When you select TSM as an archive or backup destination, the TSM portion of the archive or backup configuration panel expands. Before setting TSM as an archive or backup destination, the Guardium system must be registered with the TSM server as a client node. A TSM client system options file (dsm.sys) must be created (on your PC, for example) and uploaded to Guardium. Depending on how that file is defined, you may also need to upload a dsm.opt file. For help creating a dsm.sys file for use by Guardium, consult with your company’s TSM administrator. To upload a TSM configuration file, use the CLI command, import tsm config.

The TSM (or Spectrum Protect client) lifecycle is defined by the Spectrum Protect product terms.

To use TSM:

  1. Click Manage > Data Management > Data Archive to open Data Archive.
  2. Select the TSM radio button. The TSM parameters will be displayed on the panel.
  3. In the Password box, enter the TSM password that this Guardium unit uses to request TSM services, and re-enter it in the Re-enter Password box.
  4. Optionally enter a Server name matching a servername entry in your dsm.sys file.
  5. Optionally enter an As Host name.
  6. Click Save to save the configuration. When you click the Apply button, the system attempts to verify the TSM destination by sending a test file to the server using the dsmc archive command. If the operation fails, you will be informed and the configuration will not be saved.

Stopping Archiving and Purging

  1. Click Manage > Data Management > Data Archive to open Data Archive.
  2. Clear the Archive or Purge box.
  3. Click Save.

Verify Archiving and Purging Process

  1. Click Reports > Guardium Operational Reports > Aggregation/Archive Log to open the Aggregation/Archive Log.
  2. Check to ensure that each Archive/Purge operation has a status of Succeeded.

Reporting on Aggregation and Archiving Activity

  1. Navigate to Manage > Reports > Data Management > Aggregation/Archive Log to open the Aggregation/Archive Log.
  2. Define a query and build a report.

Restoring

As described previously, archives are written to a SCP or FTP host, or to a Centera or TSM storage system. To restore archives, you must copy the appropriate file(s) back to the Guardium system on which the data is to be restored. There is a separate file for each day of data. Depending on how your archive/purge operation is configured, you may have multiple copies of data archived for the same day. Archive and export data file names have the same format: <daysequence>-<hostname.domain>-w<run> datestamp>-d<data_date>.dbdump/TAR file. To restore file for archived data (and not backup system), you need to use the GUI screen called Catalog Archive. The archive and restore operations depend on the file names generated during the archiving process. DO NOT change the names of archived files. If a generated file name is changed, the restore operation will not work.

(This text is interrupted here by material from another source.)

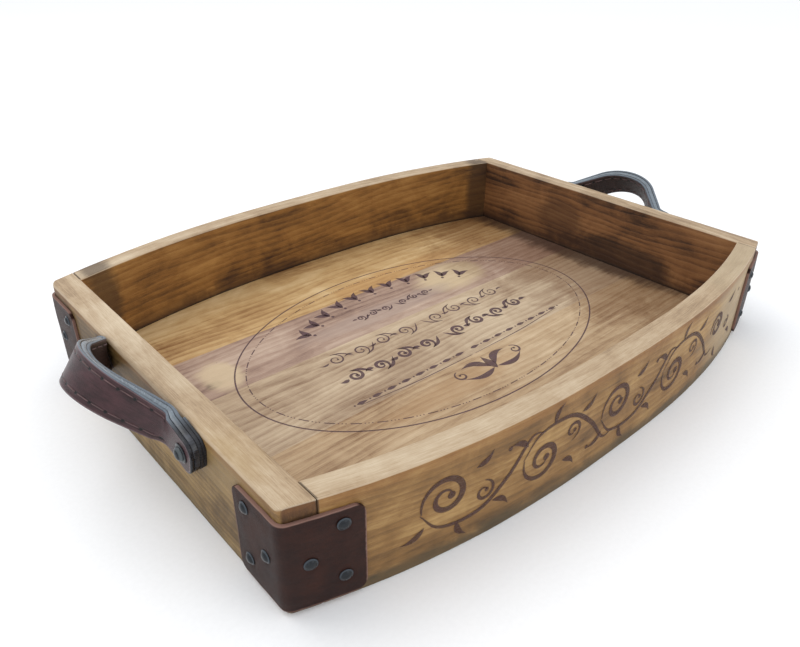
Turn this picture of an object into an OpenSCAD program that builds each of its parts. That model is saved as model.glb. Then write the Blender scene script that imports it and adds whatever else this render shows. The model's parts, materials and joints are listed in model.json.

For example: 732423-g1.guardium.com-w20050425.040042-d2009-04-22.dbdump/TAR file.

Unless you are restoring data from the first archive created during the month, you will need to restore multiple days of data. That is because when restoring data, Guardium needs to have all of the information that it had when the data being restored was archived. After the archive was created, some of that information may have been purged due to a lack of use. All information needed for a restore operation is archived automatically, the first time that data is archived each month. So, when restoring data, you can restore the first day of the month and all the following days until the desired day or restore the desired day and then the first day of the following month

For example, to restore June 28th, either restore June 1st through June 28th, or restore June 28th and July 1st.

To restore file for archived data (and not backup system), you need to use the GUI screen called Catalog Archive. The archive and restore operations depend on the file names generated during the archiving process. DO NOT change the names of archived files. If a generated file name is changed, the restore operation will not work.

  1. Click Manage > Data Management > Data Restore to open Data Restore.
  2. Enter a date in the From box, to specify the earliest date for which you want data.
  3. Enter a date in the To box, to specify the latest date for which you want data.
  4. In the Host Name box, optionally enter the name of the Guardium appliance from which the archive originated.
  5. Click Search.
  6. In the Search Results panel, mark the Select box for each archive you want to restore.
  7. In the Don't purge restored data for at least box, enter the number of days that you want to retain the restored data on the appliance.
  8. Click Restore.
  9. Click Done when you are finished.

Troubleshooting

On an escalation to technical support, please supply a detailed log from the time when the problem occurred. Navigate to Manage > Reports > Data Management > Aggregation/Archive Log and define a report for the time period in question.

Calculating maximum number of Collectors per Aggregator

When a Guardium system is built from an .ISO, a default value of 10 for the maximum number of collectors per aggregator is set.

When a customer upgrades the Guardium system, the system calculates the maximum number of collectors using the following logic:

  1. Get number of collectors according to data in internal Guardium table. The default value is 10.

  2. If results of step 1 is 0 (no collectors are found), the system sets this value to 10.

  3. If a different number of collectors is found, the system will add 20 percent more to the number determined in step 2.

  4. For example, if Step 1 did not find any collectors, then Step 2 will set a value of 10, and then Step 3 will add 20% to it and will make it 12.

  5. Another example, in Step 1 the system found five collectors exporting to an aggregator. In this case, the value is set to 5. Step 2 is not relevant as result was 5 and not 0. Step 3 will add 20% to 5 and will set this value to 6.